Why do so many visitors aggressively demand to see evidence of our “culture?” Why is our cultural integrity measured by such draconian standards?
Other global cities do not face nearly as much pressure to “prove their authenticity” to guests by reverting to a primordial stage in their history, which no longer exists or has never existed. It is not and cannot be simply accepted that Dubai is a modern city; visitors demand to see proof of our “culture”; it is believed that we are masquerading our true, archaic and exotic identity behind the facades of our skyscrapers. But indeed it is not our culture that they are looking for, but the culture that they have been conditioned through centuries of Orientalist discourse to look for.
As a long-time Dubai resident, I must disappoint our guest once more: This “artificiality” is the quotidian reality for many of us — not only has the UAE become part of modernity, but it has secured its place as a paragon thereof. Dubai is the global nexus of cultural exchange in an increasingly polycentric world, and our culture cannot be essentialized. Indeed, most of Dubai’s residents exist in a hybrid state with overlapping cultural identities, and it is through the pluralism of our city that this “difference” and paucity of definitive identification can be accommodated.
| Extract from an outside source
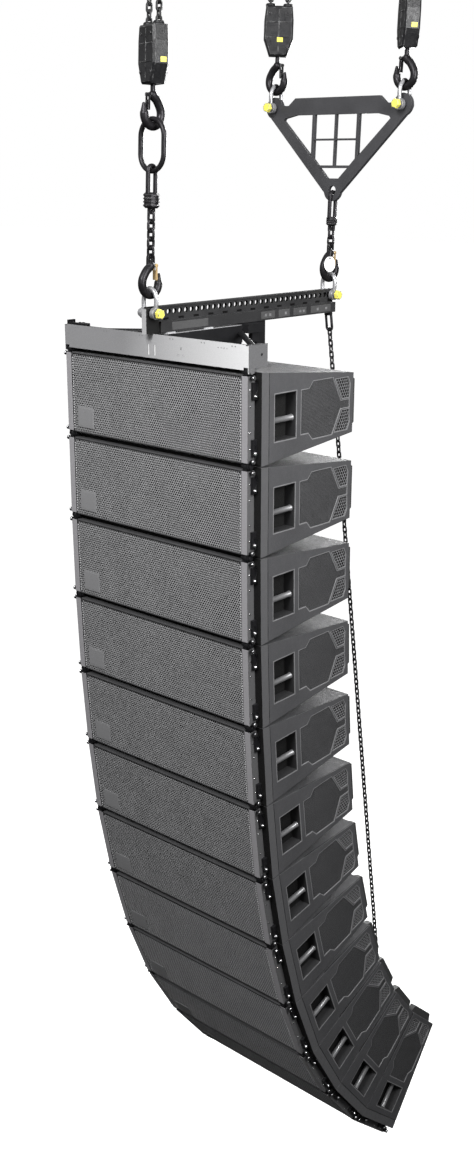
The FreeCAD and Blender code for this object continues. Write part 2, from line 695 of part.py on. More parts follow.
def hoist_block(bowl, turned, falls_top):
    """Hook block: faceted casing round the swivel shank, with two chain falls going up."""
    w, d, h = BLOCK_SIZE
    z0 = SWIVEL_RISE
    outline = [
        (-0.30 * w, z0), (0.30 * w, z0), (0.5 * w, z0 + 0.34 * h), (0.5 * w, z0 + 0.72 * h),
        (0.45 * w, z0 + h), (-0.45 * w, z0 + h), (-0.5 * w, z0 + 0.72 * h), (-0.5 * w, z0 + 0.34 * h),
    ]
    casing = prism_y(outline, -d / 2, d / 2)
    casing = casing.makeChamfer(7, [e for e in casing.Edges if abs(abs(e.CenterOfMass.y) - d / 2) < 0.1])
    casing = casing.cut([
        rod(SHANK_R + 0.4, Vector(0, 0, z0 - 1), Vector(0, 0, z0 + SHANK_IN_BLOCK + 4)),
        box(FALL_X - FALL_POCKET, FALL_X + FALL_POCKET, -FALL_POCKET, FALL_POCKET, z0 + h - 36, z0 + h + 1),
        box(-FALL_X - FALL_POCKET, FALL_POCKET - FALL_X, -FALL_POCKET, FALL_POCKET, z0 + h - 36, z0 + h + 1),
    ])
    solids = [casing]
    for x in (-FALL_X, FALL_X):
        base = z0 + h - 30
        count = int((falls_top - bowl.z - base) / (LINK_INNER - LINK_SLACK))
        solids += chain_links(count, Vector(x, 0, base + chain_height(count)))
    for solid in solids:
        solid.rotate(Vector(0, 0, 0), Z_AXIS, turned)
        solid.translate(bowl)
    return solids


def delta_plate(centre):
    """Spreader plate in the XZ plane; centre is its lower hole."""
    half = DELTA_T / 2
    z_lobe = DELTA_RISE
    outline = [
        (-38, -12), (38, -12), (356, z_lobe - 22), (330, z_lobe + 30), (270, z_lobe + 8), (246, z_lobe + 8),
        (212, z_lobe + 36), (-212, z_lobe + 36), (-246, z_lobe + 8), (-270, z_lobe + 8), (-330, z_lobe + 30),
        (-356, z_lobe - 22),
    ]
    body = fuse([
        prism_y(outline, -half, half),
        rod_y(42, -half, half, 0, 0),
        rod_y(DELTA_LOBE_R, -half, half, -DELTA_X, z_lobe),
        rod_y(DELTA_LOBE_R, -half, half, DELTA_X, z_lobe),
    ])
    holes = [rod_y(DELTA_HOLE_R, -half - 1, half + 1, 0, 0)]
    holes += [rod_y(11, -half - 1, half + 1, x, z_lobe) for x in (-DELTA_X, DELTA_X)]
    holes += [prism_y(outline, -half - 1, half + 1) for outline in delta_windows()]
    body = body.cut(holes)
    body.translate(centre)
    return body


WINDOW_TOP = 290.0
WINDOW_LOW = 96.0
WINDOW_BAR_Z = 195.0
RIB_X = 106.0
RIB_T = 12.0
BAR_T = 7.0


def delta_windows():
    """Openings of the spreader plate: a plain grid in the middle, one on each side, one below."""
    outer = [
        (RIB_X + RIB_T, WINDOW_LOW + 34),
        (268, WINDOW_TOP - 20),
        (262, WINDOW_TOP - 12),
        (204, WINDOW_TOP),
        (RIB_X + RIB_T, WINDOW_TOP),
    ]
    upper = [(BAR_T / 2, WINDOW_BAR_Z + BAR_T / 2), (RIB_X, WINDOW_BAR_Z + BAR_T / 2),
             (RIB_X, WINDOW_TOP), (BAR_T / 2, WINDOW_TOP)]
    lower = [(BAR_T / 2, WINDOW_LOW), (RIB_X - 26, WINDOW_LOW), (RIB_X, WINDOW_LOW + 26),
             (RIB_X, WINDOW_BAR_Z - BAR_T / 2), (BAR_T / 2, WINDOW_BAR_Z - BAR_T / 2)]
    windows = [[(-28, 46), (28, 46), (70, 86), (-70, 86)]]
    for half in (outer, upper, lower):
        windows += [half, [(-x, z) for x, z in half]]
    return windows


def rear_sling():
    """Shackle, hook, short chain, coupling and long link below the spreader plate."""
    bowl = rear_bowl()
    links, top, plane = sling_chain(bowl, 2)
    solids = shackle(REAR_PICK) + [hook(bowl)] + links
    low_pin = top + Z_AXIS * CLUTCH_PIN_OVER_LINK
    solids.append(clutch(low_pin, COUPLING_RISE, plane))
    top_of_link = low_pin + Z_AXIS * (COUPLING_RISE + JOINER_SEAT + COUPLING_LENGTH)
    solids.append(link(JOINER_BAR, JOINER_R, COUPLING_LENGTH, top_of_link, "YZ"))
    seat = seat_rise(JOINER_BAR, JOINER_R, DELTA_T / 2)
    plate_hole = top_of_link + Z_AXIS * (DELTA_HOLE_R - seat - SEAT_GAP)
    return solids, plate_hole


def delta_hooks(plate_hole):
    """A shackle in each lobe of the spreader plate, its pin along Y, and the hoist hook in it."""
    solids, bowls = [], []
    for x in (-DELTA_X, DELTA_X):
        pin = plate_hole + Vector(x, 0, DELTA_RISE)
        for piece in shackle(pin):
            piece.rotate(pin, Z_AXIS, -90)
            solids.append(piece)
        bowl = pin + Z_AXIS * BOWL_OVER_PIN
        solids += hoist_hook(bowl, -90.0 if x < 0 else 90.0)
        bowls.append(bowl)
    return solids, bowls


# ------------------------------------------------------------------ rear chain
CHAIN_TUBE_R = 12.0
CHAIN_START = world(1004.0, 90.0)
CHAIN_END = CABINET_AT[-1].multVec(Vector(230.0, 556.0, MIDDLE_Z))


def rear_chain():
    """Chain from the beam's rear end to the bottom cabinet, as a plain rod."""
    return [rod(CHAIN_TUBE_R, CHAIN_START, CHAIN_END)]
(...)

I wish to conclude this article on a reflexive note; I do not, and cannot for the matter, represent Dubai in an objective manner. Indeed, there are multiple “Dubais”; what I represent in this article is merely the ways in which I have experienced the city, namely as a society which values gender equality, individualism and pluralism. “Dubai” means many different things to its inhabitants; however, the face which I am confident does not exist is the one plastered between pages 17 and 24 of any given publication on the standard European newsstand. By describing Dubai as a “bubble” and as a “dream,” they undermine the world in which I grew up and continue to live. We are just as real as any other society, and it is high time to realise that the East has the same capacity as the Occident for modernisation and change.